Rheaply and Envirotech: growing together
Envirotech envisions a future where circularity reduces the amount of extracted materials required to make new furniture by innovating and redesigning existing products that can be remanufactured. Envirotech’s long-term client partnerships are key to its ability to remanufacture and rebuild FF&E to use for generations to come. Rheaply provides the exchange platform where this exchange and collaboration can flourish.
Andy sees a number of impacts from the Envirotech and Rheaply systems coming together.
Envirotech and Rheaply both recognized a need for places where reuse can happen, both virtually and in the workspace. The Rheaply platform’s enhanced planning abilities make it easier to be proactive in working together to regenerate significantly more value.

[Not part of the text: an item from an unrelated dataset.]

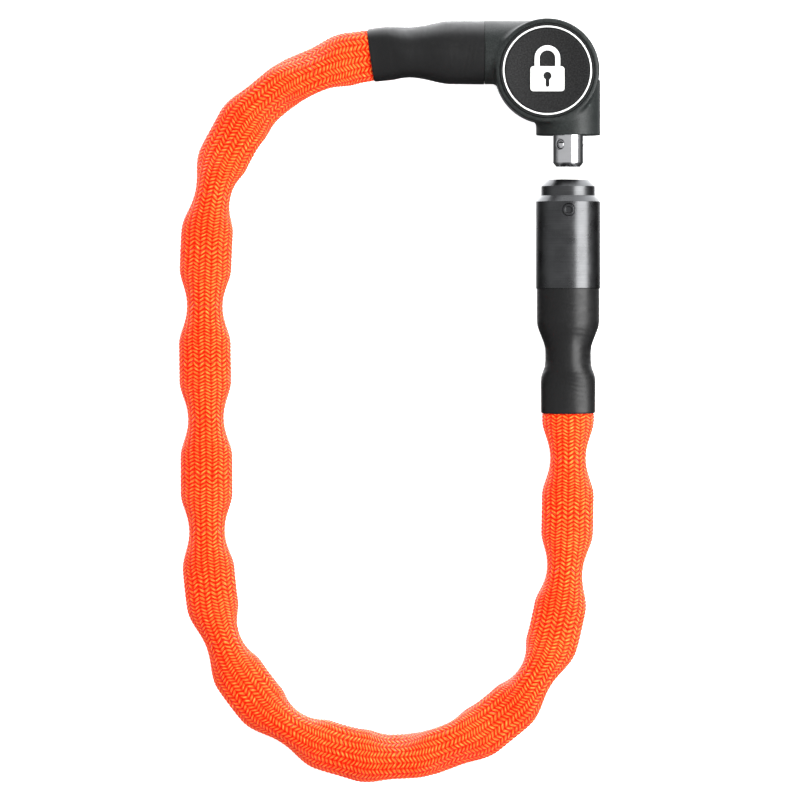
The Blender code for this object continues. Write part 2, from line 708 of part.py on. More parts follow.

Users can know when a product will be decommissioned and will be available, which extends the timeframe for redistributing items and increases the chances of that inventory going to market. Asset tracking helps organizations further understand the scale of the reuse problem so that they can shift to a lasting solutions.
Now when Envirotech employees like Andy start a new project, they use Rheaply to collect data and catalog inventory to immediately know immediately what’s available without having to physically go out to sites. Andy enthused that “every day we look at how Rheaply’s product makes the efficiency and accuracy part of the equation of understanding assets so much easier and … so much more proactive that working together we can reclaim and regenerate significantly more value than we could have done alone.”
But Andy’s most important takeaway is that “together we can make a significant impact,” not just with Rheaply and Envirotech, but all organizations working in the circular economy. “If every manufacturer in the world introduced their own refurbishing programs—that’s how we get significant change.”